Will Online Advertising Fail?

Interesting piece by Eric Clemmons, Professor of Operations and Information Management and Management at the University of Pennsylvania’s Wharton School, on TechCrunch a couple of weeks ago on how online advertising is failing.

Worth reading, especially his “update” after getting hundreds of comments:

OK, guys.  It’s time to calm down.  I did not insult you, your families, your religions, or your rottweilers.

I may have presented a message you did not want to hear.  Let me summarize it again, for those of you who appear to have commented on it without reading it:

  • Online advertising cannot deliver all that is asked of it.  It is going to be smaller, not larger, than it is today.  It cannot support all the applications and all the content we want on the internet.
  • And don’t worry. There are other things that can be done that will work well.
  • If you disagree with me, it would be helpful to think about the basic premises of the article and to refute them:

    • People don’t trust ads.  There is a vast literature to support this. Is it all wrong?
    • People don’t want ads.  Again, there is a vast literature to support this.  Think about your own behavior, you own channel surfing and fast forwarding and the timing of when you leave the TV to get a snack. Is it during the content or the commercials?
    • People don’t need ads.  There is a vast amount of trusted content on the net.  Again, there is literature on this.  But think about how you form your opinion of a product, from online ads or online reviews?
    • There is no shortage of places to put ads.  Competition among them will be brutal.  Prices will be driven lower and lower, for everyone but Google.

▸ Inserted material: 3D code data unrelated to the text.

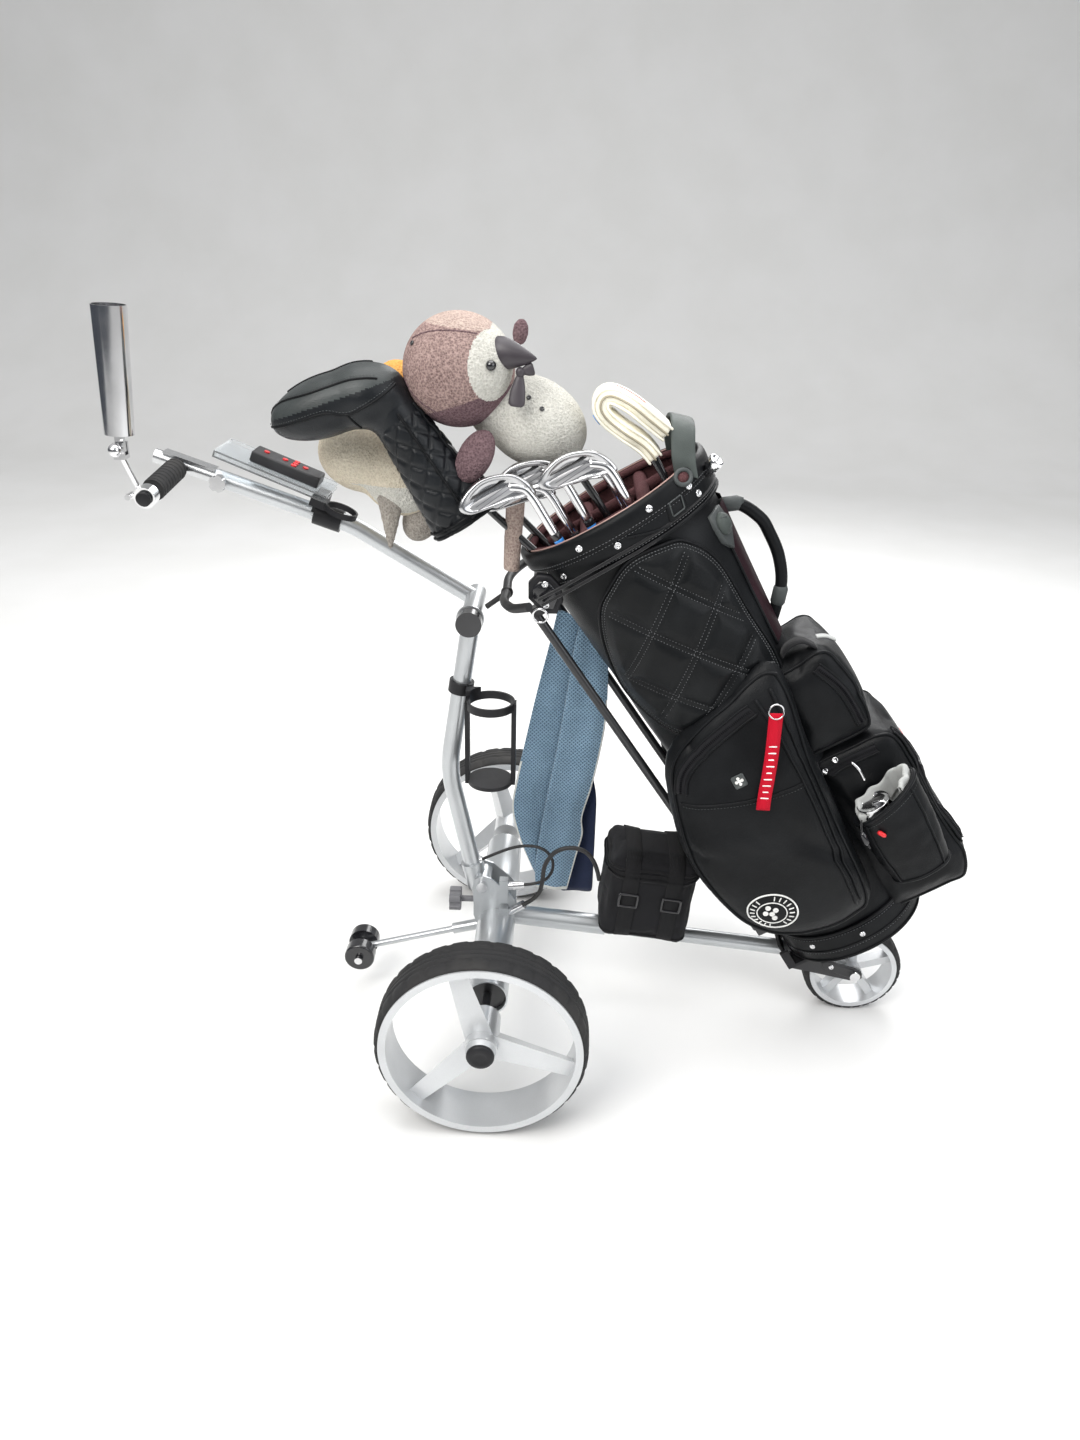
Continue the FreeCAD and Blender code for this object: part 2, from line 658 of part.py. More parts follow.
def console():
    """A clear two-layer tray on a band clamp, with a chrome ring for a ball or a tee."""
    half_long, half_wide = D.tray_length.value / 2, D.tray_width.value / 2
    gap, layer = D.tray_gap, D.tray_sheet
    top = box(TRAY_FRAME, (-half_long, -half_wide, gap.value / 2), D.tray_length, D.tray_width, layer)
    low = box(TRAY_FRAME, (-half_long, -half_wide, -gap.value / 2 - layer.value), D.tray_length,
              D.tray_width, layer)
    edge = box(TRAY_FRAME, (-half_long, -half_wide, -gap.value / 2 - layer.value), layer,
               D.tray_width, gap + layer * 2)
    node(fuse(top, low, edge), "console_tray")
    first, last = on_handle(CLAMP_X), on_handle(CLAMP_X) + UPPER_WAY * D.clamp_length.value
    band = cylinder(first, last, D.clamp_dia / 2)
    under = -gap.value / 2 - layer.value
    riser = box(TRAY_FRAME, (64, -12, under - 34), 18, 24, 34)
    clip = box(TRAY_FRAME, (62, -42, under - 11), 23, 26, 11)
    arm = box(TRAY_FRAME, (66, -36, under - 11), 14, 40, 8)
    tube_way = cylinder(on_handle(CLAMP_X + 41), on_handle(CLAMP_X - 69), D.handle_dia / 2)
    centre = tray_point(D.ring_x, D.ring_y, 0)
    up = TRAY_FRAME.Rotation.multVec(AXIS_Z)
    drop = D.ring_drop.value
    low_end, high_end = centre - up * drop, centre - up * (drop - D.ring_height.value)
    ring = cut(cylinder(low_end, high_end, D.ring_dia / 2),
               cylinder(low_end - up * 9, high_end + up * 9, D.ring_dia / 2 - D.ring_wall))
    node(cut(fuse(band, riser, clip, arm, ring), tube_way), "console_clamp")


BUTTON_PLACES = {"single": (-33, 0), "left": (-6, 0), "centre": (9, 0), "right": (24, 0),
                 "far": (9, 11), "near": (9, -11)}


def remote():
    """The remote control lies on the tray, with one key and a cross of five."""
    centre = (14, -9.5)
    bottom = D.tray_gap.value / 2 + D.tray_sheet.value + 0.2
    top = bottom + D.remote_depth.value
    half_long, half_wide = D.remote_length.value / 2, D.remote_width.value / 2
    body = box(TRAY_FRAME, (centre[0] - half_long, centre[1] - half_wide, bottom),
               D.remote_length, D.remote_width, D.remote_depth)
    body = rounded(body, 3)
    wells = []
    for name, (x, y) in BUTTON_PLACES.items():
        x, y = centre[0] + x, centre[1] + y
        wells.append(cylinder(tray_point(x, y, top - 4), tray_point(x, y, top + 1),
                              D.button_dia / 2 + D.button_gap))
        button = cylinder(tray_point(x, y, top - 2.6), tray_point(x, y, top + 1.6), D.button_dia / 2)
        node(button, f"remote_button_{name}")
    node(cut(body, *wells), "remote_body")


GRIP_WAY = Vector(-5.5, -125, -16).normalize()
GRIP_START = on_handle(-458)


def on_grip(distance):
    return GRIP_START + GRIP_WAY * distance


def handle_extension():
    """The inner tube that slides in the handle, with the bar of the grip welded across it."""
    radius = D.slider_dia / 2
    slider = cylinder(on_handle(-300), on_handle(-493), radius)
    hollow = cylinder(on_handle(-299), on_handle(-480), radius - 2)
    core = cylinder(GRIP_START, on_grip(138), D.grip_core_dia / 2)
    up = UPPER_WAY.cross(AXIS_Y) * -1
    frame = Placement(on_handle(-447), Rotation(UPPER_WAY * -1, AXIS_Y, up, "ZXY"))
    plate = box(frame, (-37, -11, radius.value - 1), 76, 22, 3)
    node(cut(fuse(slider, core, plate), hollow), "handle_extension")
    grip = cut(cylinder(on_grip(18), on_grip(104), D.grip_dia / 2),
               cylinder(on_grip(10), on_grip(110), D.grip_core_dia / 2))
    node(grip, "grip")


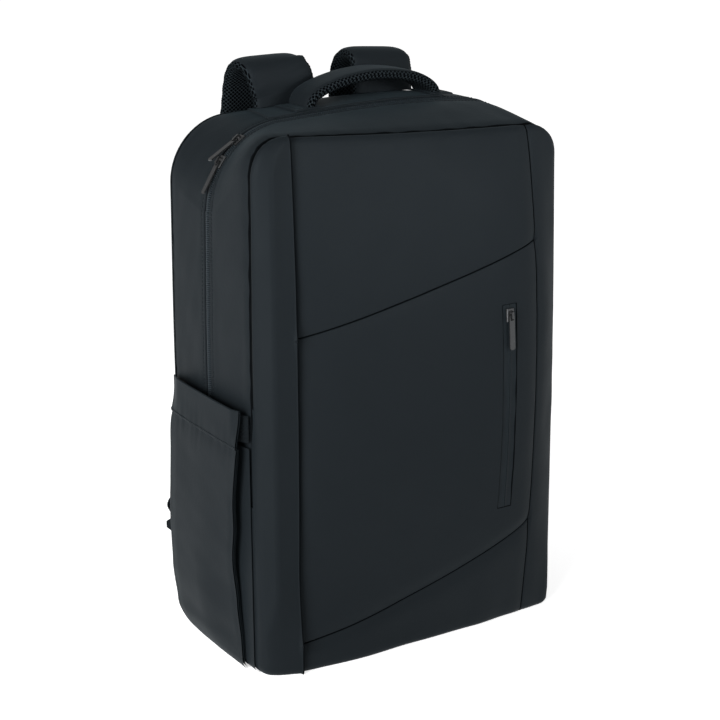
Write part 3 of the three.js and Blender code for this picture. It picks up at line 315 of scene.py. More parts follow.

    Or you can continue to laugh, or to attack.  That does not constitute a response, and it does not help you plan for the future.  But a few parting thoughts may help you construct stronger attacks.

    • People whose experience is different from yours may still have experience.  People whose industry contacts are different from yours may still have industry contacts.
    • I’ve been attacked and ridiculed before.  I warned the floor traders in New York about the coming of online trading back in 1989 and was fired for it. I warned traditional people-based travel agents about dropping commissions and their eventual bypass through online booking systems and was ridiculed. I warned early investors in online grocery that it would not truly succeed as a mass-market offering for at least a decade and was ridiculed again. I warned investors in specific early online business-to-business exchanges, like Covisint, that sellers would not participate.  All of these ridiculed me more politely.  But most of them still cannot afford to buy me dinner now.
    • And even if you continue ridicule my piece, there are too many other professionals noticing the same thing.  Consider the recent article in the Economist on essentially the same thing: advertising cannot fully support the net.  You cannot ridicule everything you do not like off the net.

    So … those of you with commercial interests in online advertising … you can laugh at me.  You can attack me.  Or you can think about how you can protect yourselves and your companies against the changes that are going to come.

    Well done. His examples of previous “warnings” are valid and I love his barbecue blog.